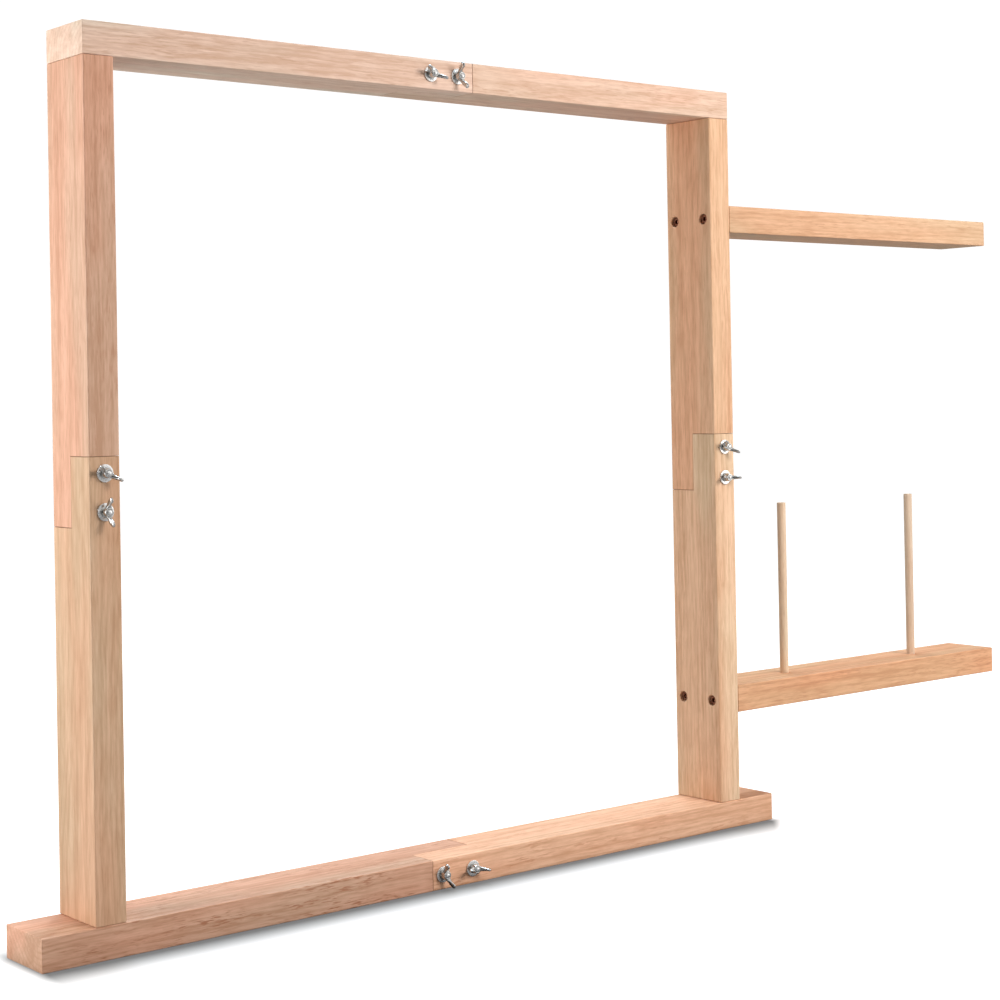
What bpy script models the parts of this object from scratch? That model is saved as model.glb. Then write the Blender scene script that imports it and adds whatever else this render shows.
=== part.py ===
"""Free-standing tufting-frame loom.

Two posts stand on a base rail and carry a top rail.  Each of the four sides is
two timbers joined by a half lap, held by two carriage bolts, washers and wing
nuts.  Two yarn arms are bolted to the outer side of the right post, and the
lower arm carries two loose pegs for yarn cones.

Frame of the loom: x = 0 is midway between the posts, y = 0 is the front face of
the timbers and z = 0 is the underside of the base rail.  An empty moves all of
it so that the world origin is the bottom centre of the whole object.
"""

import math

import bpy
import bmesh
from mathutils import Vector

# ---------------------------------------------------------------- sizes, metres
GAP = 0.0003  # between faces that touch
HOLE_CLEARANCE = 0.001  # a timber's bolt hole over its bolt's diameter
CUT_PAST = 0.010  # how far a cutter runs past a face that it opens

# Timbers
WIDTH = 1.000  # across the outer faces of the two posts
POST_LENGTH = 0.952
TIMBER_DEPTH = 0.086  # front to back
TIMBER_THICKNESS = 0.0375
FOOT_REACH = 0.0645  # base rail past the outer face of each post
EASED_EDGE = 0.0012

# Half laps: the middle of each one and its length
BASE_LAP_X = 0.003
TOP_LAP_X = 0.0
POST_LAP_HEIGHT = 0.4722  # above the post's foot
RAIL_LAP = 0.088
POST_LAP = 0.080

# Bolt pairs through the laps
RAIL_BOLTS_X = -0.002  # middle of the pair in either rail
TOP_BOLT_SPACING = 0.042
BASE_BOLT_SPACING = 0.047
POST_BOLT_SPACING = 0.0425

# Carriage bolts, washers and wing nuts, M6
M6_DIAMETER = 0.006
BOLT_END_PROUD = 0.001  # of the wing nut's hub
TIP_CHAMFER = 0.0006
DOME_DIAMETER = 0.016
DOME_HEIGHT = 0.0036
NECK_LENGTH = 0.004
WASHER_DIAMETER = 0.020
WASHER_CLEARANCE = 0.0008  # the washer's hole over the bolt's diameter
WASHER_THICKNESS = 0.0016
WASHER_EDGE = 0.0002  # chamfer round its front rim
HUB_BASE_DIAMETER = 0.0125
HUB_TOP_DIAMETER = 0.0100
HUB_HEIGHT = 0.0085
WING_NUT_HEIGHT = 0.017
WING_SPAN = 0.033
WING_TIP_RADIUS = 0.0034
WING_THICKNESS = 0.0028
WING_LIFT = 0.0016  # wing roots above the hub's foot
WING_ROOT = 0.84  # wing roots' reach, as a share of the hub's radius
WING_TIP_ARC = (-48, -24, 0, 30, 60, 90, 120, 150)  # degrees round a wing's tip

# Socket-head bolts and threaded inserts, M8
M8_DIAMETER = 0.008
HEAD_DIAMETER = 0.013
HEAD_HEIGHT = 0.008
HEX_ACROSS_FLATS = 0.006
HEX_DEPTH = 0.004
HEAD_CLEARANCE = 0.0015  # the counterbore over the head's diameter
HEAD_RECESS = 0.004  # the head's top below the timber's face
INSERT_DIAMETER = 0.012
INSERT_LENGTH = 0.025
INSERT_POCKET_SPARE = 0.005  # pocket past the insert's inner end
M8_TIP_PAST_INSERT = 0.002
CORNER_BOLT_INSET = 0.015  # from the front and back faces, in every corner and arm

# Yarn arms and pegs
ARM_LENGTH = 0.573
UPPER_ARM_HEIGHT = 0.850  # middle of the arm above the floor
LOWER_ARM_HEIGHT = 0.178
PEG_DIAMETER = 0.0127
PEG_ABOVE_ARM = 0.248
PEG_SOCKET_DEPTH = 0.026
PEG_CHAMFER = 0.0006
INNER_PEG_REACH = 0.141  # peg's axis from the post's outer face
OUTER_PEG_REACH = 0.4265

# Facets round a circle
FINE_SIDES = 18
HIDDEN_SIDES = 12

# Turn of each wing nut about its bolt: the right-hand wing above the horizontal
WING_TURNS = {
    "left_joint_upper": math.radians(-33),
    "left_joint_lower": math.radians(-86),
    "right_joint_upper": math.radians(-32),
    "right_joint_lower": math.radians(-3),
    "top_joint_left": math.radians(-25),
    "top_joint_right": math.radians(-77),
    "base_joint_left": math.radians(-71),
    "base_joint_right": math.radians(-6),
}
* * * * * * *
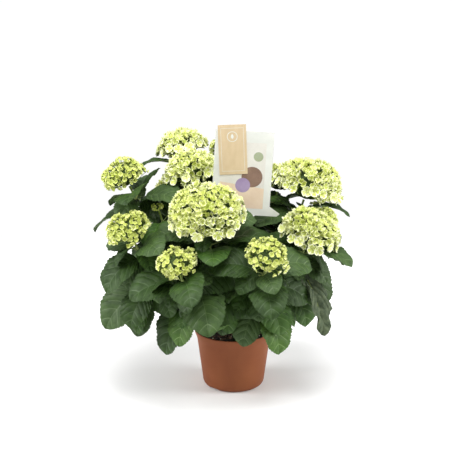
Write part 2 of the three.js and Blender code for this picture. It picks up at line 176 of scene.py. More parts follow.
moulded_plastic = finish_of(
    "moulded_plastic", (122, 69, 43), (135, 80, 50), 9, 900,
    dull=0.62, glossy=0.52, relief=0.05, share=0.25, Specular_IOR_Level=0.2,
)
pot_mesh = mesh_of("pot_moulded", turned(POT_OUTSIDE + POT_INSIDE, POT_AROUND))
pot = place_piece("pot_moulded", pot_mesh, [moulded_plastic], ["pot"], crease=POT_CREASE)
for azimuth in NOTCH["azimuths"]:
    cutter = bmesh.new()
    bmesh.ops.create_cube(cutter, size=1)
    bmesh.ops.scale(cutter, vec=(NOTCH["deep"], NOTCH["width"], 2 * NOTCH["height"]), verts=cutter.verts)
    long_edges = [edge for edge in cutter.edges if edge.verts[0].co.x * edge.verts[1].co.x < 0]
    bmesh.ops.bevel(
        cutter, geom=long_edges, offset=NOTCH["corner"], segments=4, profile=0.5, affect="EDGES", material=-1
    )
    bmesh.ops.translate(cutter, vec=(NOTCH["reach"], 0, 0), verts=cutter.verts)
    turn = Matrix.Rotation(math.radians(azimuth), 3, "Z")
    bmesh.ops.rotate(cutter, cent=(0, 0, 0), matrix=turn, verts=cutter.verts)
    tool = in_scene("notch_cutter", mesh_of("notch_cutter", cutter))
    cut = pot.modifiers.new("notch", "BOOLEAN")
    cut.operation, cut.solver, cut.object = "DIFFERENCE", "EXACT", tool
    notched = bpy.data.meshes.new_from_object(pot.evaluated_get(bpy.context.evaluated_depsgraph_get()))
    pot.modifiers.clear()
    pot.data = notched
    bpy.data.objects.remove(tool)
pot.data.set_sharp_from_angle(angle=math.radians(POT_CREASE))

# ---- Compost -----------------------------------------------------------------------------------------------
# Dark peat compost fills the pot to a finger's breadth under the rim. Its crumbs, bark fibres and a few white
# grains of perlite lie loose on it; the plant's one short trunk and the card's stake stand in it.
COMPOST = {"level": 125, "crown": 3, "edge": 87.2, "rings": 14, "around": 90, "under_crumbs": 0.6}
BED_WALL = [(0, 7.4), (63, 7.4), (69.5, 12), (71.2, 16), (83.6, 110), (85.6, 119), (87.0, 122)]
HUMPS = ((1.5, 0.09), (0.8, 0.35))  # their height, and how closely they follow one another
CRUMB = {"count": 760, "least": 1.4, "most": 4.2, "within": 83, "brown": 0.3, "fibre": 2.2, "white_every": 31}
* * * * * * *
Repeat, word for word, only the lines from the line holding "What bpy script" through the line holding "POST_BOLT_SPACING = 0.0425", with both of those lines included.

• **EXERCISE RESULT**:
What bpy script models the parts of this object from scratch? That model is saved as model.glb. Then write the Blender scene script that imports it and adds whatever else this render shows.
=== part.py ===
"""Free-standing tufting-frame loom.

Two posts stand on a base rail and carry a top rail.  Each of the four sides is
two timbers joined by a half lap, held by two carriage bolts, washers and wing
nuts.  Two yarn arms are bolted to the outer side of the right post, and the
lower arm carries two loose pegs for yarn cones.

Frame of the loom: x = 0 is midway between the posts, y = 0 is the front face of
the timbers and z = 0 is the underside of the base rail.  An empty moves all of
it so that the world origin is the bottom centre of the whole object.
"""

import math

import bpy
import bmesh
from mathutils import Vector

# ---------------------------------------------------------------- sizes, metres
GAP = 0.0003  # between faces that touch
HOLE_CLEARANCE = 0.001  # a timber's bolt hole over its bolt's diameter
CUT_PAST = 0.010  # how far a cutter runs past a face that it opens

# Timbers
WIDTH = 1.000  # across the outer faces of the two posts
POST_LENGTH = 0.952
TIMBER_DEPTH = 0.086  # front to back
TIMBER_THICKNESS = 0.0375
FOOT_REACH = 0.0645  # base rail past the outer face of each post
EASED_EDGE = 0.0012

# Half laps: the middle of each one and its length
BASE_LAP_X = 0.003
TOP_LAP_X = 0.0
POST_LAP_HEIGHT = 0.4722  # above the post's foot
RAIL_LAP = 0.088
POST_LAP = 0.080

# Bolt pairs through the laps
RAIL_BOLTS_X = -0.002  # middle of the pair in either rail
TOP_BOLT_SPACING = 0.042
BASE_BOLT_SPACING = 0.047
POST_BOLT_SPACING = 0.0425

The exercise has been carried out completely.